How do we log any variable (eg: user_id) in the
request_finished
log line only and not to the log lines betweenrequest_started
andrequest_finished
?
It is not supported at the moment, you can create an issue for this.
I made the workaround we discussed, a setting to add the user_id in the request finished.
In 1.5.3 I added a setting to add user_id
in request_finished
and request_failed
.
In 1.5.4 I just made sure user_id
is in request_finished
and request_failed
all the time instead.
Have you considered evaluating DRF authentication classes in the middleware and then setting the user based on that?
That way all log events will contain the user_id
. I have implemented this using signal receivers to make sure user_id
and some other attributes are present in all events.

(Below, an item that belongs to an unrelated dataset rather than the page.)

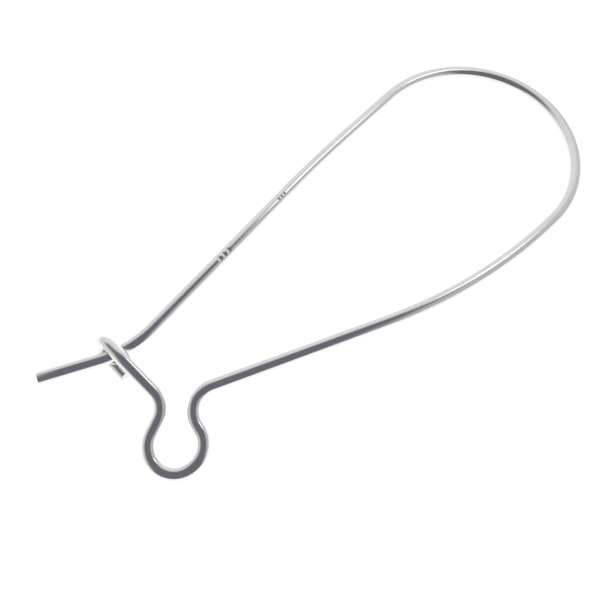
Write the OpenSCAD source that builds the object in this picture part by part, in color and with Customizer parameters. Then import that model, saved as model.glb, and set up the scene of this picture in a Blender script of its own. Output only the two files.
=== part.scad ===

Here is a simplified version:
@receiver([bind_extra_request_metadata, bind_extra_request_finished_metadata, bind_extra_request_failed_metadata])
def bind_user(request, logger, **kwargs):
"""
Bind Django/REST Framework user to the logger.
"""
# Retrieve DRF user from auth headers if it is not already cached.
token_user: Optional[TokenUser] = getattr(request, "_drf_token_user", None)
if not hasattr(request, "_drf_token_user"):
try:
auth = JWTTokenUserAuthentication().authenticate(request)
if auth:
token_user = auth[0]
except (TokenError, AuthenticationFailed):
pass
# Cache token user to prevent unnecessary JWT decode
request._drf_token_user = token_user
# Bind DRF token user if available.
if token_user is not None:
logger.bind(user_id=token_user.pk)
# Fallback to django auth
elif request.user:
logger.bind(user_id=request.user.pk)
To make it more generic we can read from REST_FRAMEWORK['DEFAULT_AUTHENTICATION_CLASSES']
.
A downside of this is that it is somewhat opinionated and adds overhead of processing authentication twice.
It is an interesting solution, however views may redefine the authentication class.
We would need to get view associated with the url, then get its authentication classes.
@v1k45 could you try to the class from the view?
I would add this workaround in the documentation or in a helper module.